Salah satu kekuatan tafsir adalah kemampuannya untuk hidup bersama zaman. Tafsir bukanlah produk sekali jadi. Ia terus berkembang, mencerminkan dialog antara teks wahyu dan realitas kehidupan. Dalam sejarah Islam, kita melihat bagaimana para ulama seperti Al-Tabari, Al-Razi, dan Al-Qurtubi menghasilkan karya-karya tafsir yang tidak hanya ilmiah, tetapi juga sarat dengan nilai-nilai kontekstual pada zamannya⁹.

Kini, tantangan umat Islam bukan hanya memahami ayat secara linguistik, tetapi juga menjadikan Al-Qur’an sebagai sumber inspirasi dalam membangun peradaban yang adil, moderat, dan inklusif.


Penutup

Tafsir Al-Qur’an bukan sekadar upaya intelektual, tetapi juga merupakan bentuk ibadah. Melalui tafsir, manusia berusaha menangkap maksud Tuhan yang tak terbatas melalui bahasa manusia yang terbatas. Karena itu, membaca tafsir bukan hanya membaca makna ayat, tetapi juga menyelami kebijaksanaan Ilahi yang tak habis digali.


Catatan Kaki:

  1. Al-Zarkasyi, Al-Burhan fi Ulum al-Qur’an, Jilid 2, hlm. 5.

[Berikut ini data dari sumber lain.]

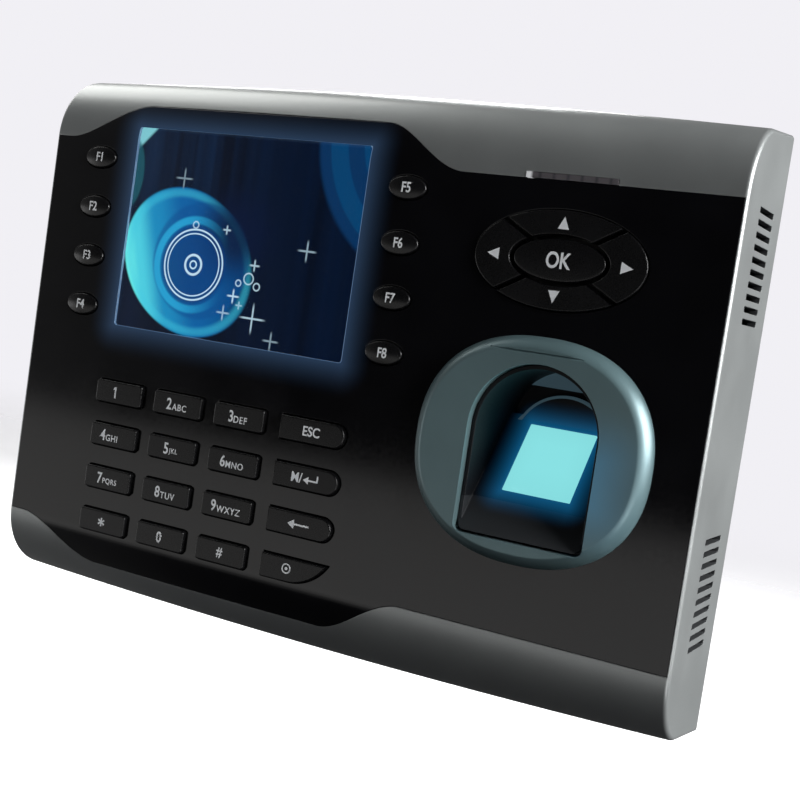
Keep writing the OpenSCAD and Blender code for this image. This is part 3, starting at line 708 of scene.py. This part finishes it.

  2. Al-Suyuthi, Al-Itqan fi Ulum al-Qur’an, hlm. 210.

  3. Quraish Shihab, Membumikan Al-Qur’an, Mizan, 1999.

  4. Ibnu Katsir, Tafsir al-Qur’an al-Azhim, Dar al-Fikr.

  5. Al-Razi, Tafsir al-Kabir, Vol. 1, hlm. 18.

  6. Zaghlul an-Najjar, Tafsir Ilmi Al-Qur’an, Dar al-Shuruq.

  7. Imam Al-Qusyairi, Lataif al-Isyarat, edisi cetak Kairo.

  8. M. Quraish Shihab, Wawasan al-Qur’an, Mizan, 2000.

  9. Al-Tabari, Jami’ al-Bayan fi Tafsir al-Qur’an, edisi Beirut.